Gold stalls out and trades inside day with a relatively narrow trading range. Yet, it remains well positioned to continue its ascent. Support around the 50-Day MA (orange) was successfully tested at the low of the recent correction ended last week. Following an advance off the 50-Day line gold rose back above the shorter period 20-Day MA (red). The 20-Day line was then successfully tested as support over the prior three trading days. This is a sign of strengthening as upward momentum improves and demand is sustained.
Advance Above 2,043 is Bullish
A rally above today’s high of 2,043 is short-term bullish. But gold really needs to get above the trend high at 2,048 before a more reliable continuation signal is generated. Initial higher targets are either shown on the chart with Fibonacci levels or a black horizontal line that marks previous swing high of some significance. For example, both the 2,070 and 2,082 level are from prior swing highs and record highs at the time.
Forming Bullish ABCD Pattern
Following the 1,973-retracement low from last week gold formed a potential rising ABCD pattern where we’re looking for a match between the CD leg of the rally and the rising AB leg. Once the CD leg matches the price change from the AB leg, a pivot level is identified at the completion of the pattern. Either a bearish reversal may follow or gold breaks through the price level to continue higher.
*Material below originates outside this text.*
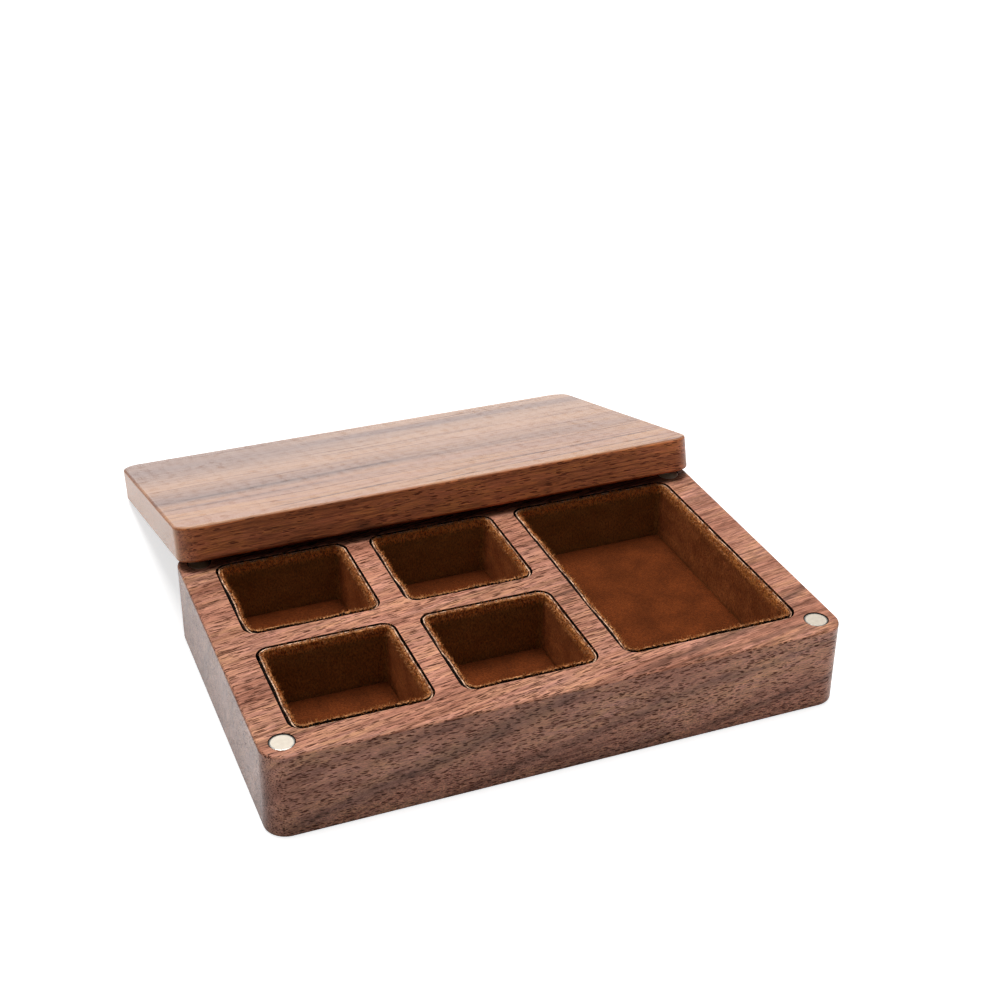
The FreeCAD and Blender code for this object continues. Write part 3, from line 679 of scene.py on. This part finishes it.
# ============================================================ table, light and camera
# A white sweep on a table: one broad soft lamp overhead, a pale room low down and a darker one
# above, and a lens with the same view as a hand-held camera 0.3 m away.
bpy.ops.object.select_all(action="DESELECT")
bpy.ops.mesh.primitive_plane_add(size=6.0, location=(0, 0, 0))
table = bpy.context.object
table.name = "table"
table_white = new_material("table_white")
tree = table_white.node_tree
plain = add(tree, "ShaderNodeBsdfDiffuse", {"Color": grey(0.70)})
rays = add(tree, "ShaderNodeLightPath")
where = coordinates(tree)
depth = span_share(tree, split(tree, where)[1])
away = add(tree, "ShaderNodeVectorMath", {0: where}, operation="LENGTH").outputs["Value"]
seen = maths(tree, "MAXIMUM", ramp(tree, depth, (0.2, 0.80), (0.8, 0.66)),
             ramp(tree, away, (0.2, 0), (0.45, 1)))
seen = maths(tree, "MULTIPLY", rays.outputs["Is Camera Ray"], seen)
mirrored = ramp(tree, depth, (0.1, 0.08), (0.3, 0.36))
seen = maths(tree, "MULTIPLY_ADD", rays.outputs["Is Glossy Ray"], mirrored, seen)
glow = add(tree, "ShaderNodeEmission", {"Color": grey(1), "Strength": seen})
both = add(tree, "ShaderNodeAddShader", {0: plain.outputs[0], 1: glow.outputs[0]})
add(tree, "ShaderNodeOutputMaterial", {"Surface": both.outputs[0]})
table.data.materials.append(table_white)

world = bpy.data.worlds.new("studio")
bpy.context.scene.world = world
world.use_nodes = True
tree = world.node_tree
tree.nodes.clear()
rays = add(tree, "ShaderNodeLightPath")
_, back, up = split(tree, coordinates(tree, "Generated"))
gloss = ramp(tree, up, (0.24, 1.0), (0.38, 0.06))
ambient = ramp(tree, up, (0.0, 0.03), (0.18, 0.10), (0.5, 0.46), (1.0, 0.46))
behind = maths(tree, "ADD", back, maths(tree, "MULTIPLY", up, 0.8))
ambient = mix(tree, 1.0, ambient, ramp(tree, behind, (-0.5, 0.12), (0.35, 1.0)), "MULTIPLY")
gloss = mix(tree, 1.0, gloss, ramp(tree, behind, (0.05, 0.06), (0.4, 1.0)), "MULTIPLY")
lamp_patch = maths(tree, "MULTIPLY", maths(tree, "LESS_THAN", back, -0.3),
                   ramp(tree, up, (0.60, 0), (0.66, 1), (0.86, 1), (0.92, 0)))
gloss = mix(tree, lamp_patch, gloss, grey(1.4))
strength = mix(tree, rays.outputs["Is Glossy Ray"], ambient, gloss)
strength = mix(tree, rays.outputs["Is Camera Ray"], strength, grey(1.0))
sky = add(tree, "ShaderNodeBackground", {"Color": strength, "Strength": 1.0})
add(tree, "ShaderNodeOutputWorld", {"Surface": sky.outputs[0]})

lamp = bpy.data.lights.new("overhead", "AREA")
lamp.size, lamp.energy = 0.4, 5.9   # metres, watts
holder = bpy.data.objects.new("overhead", lamp)
bpy.context.scene.collection.objects.link(holder)
holder.location = (0.0, 0.16, 0.80)
holder.rotation_euler = (Vector((0, 0.02, 0)) - holder.location).to_track_quat("-Z", "Y").to_euler()

CAMERA_TURN, CAMERA_RISE, CAMERA_ROLL = -22.078, 29.315, 0.549   # degrees
STAND_OFF = Vector((0.133, 28.974, 294.045)) * MM                # from the box's middle, in the camera's axes
FOCAL_SHARE = 1.6634                                             # focal length over frame width
camera_data = bpy.data.cameras.new("camera")
camera_data.sensor_width = 36.0
camera_data.lens = 36.0 * FOCAL_SHARE
camera = bpy.data.objects.new("camera", camera_data)
bpy.context.scene.collection.objects.link(camera)
look = (Matrix.Rotation(math.radians(CAMERA_TURN), 4, "Z")
        @ Matrix.Rotation(math.radians(90 - CAMERA_RISE), 4, "X")
        @ Matrix.Rotation(math.radians(CAMERA_ROLL), 4, "Z"))
camera.matrix_world = Matrix.Translation(look @ STAND_OFF) @ look
bpy.context.scene.camera = camera
bpy.context.scene.view_settings.view_transform = "Standard"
ABCD Pattern Targets 2,091
The first target from the rising ABCD pattern is at 2,091. Upward momentum represented by the rising ABCD pattern might be able to bust through lower potential resistance levels with little hesitation. This is not a prediction, just information to be aware of.
The ABCD pattern, sometimes called the zig zag or lightning bolt pattern, occurs relatively frequently in financial markets. It reflects the tendency towards similarity or mathematical relationships between the size of different price swings within the same instrument. As the ABCD pattern advances it may show a degree of power or strength of demand that can push price through potential resistance barriers.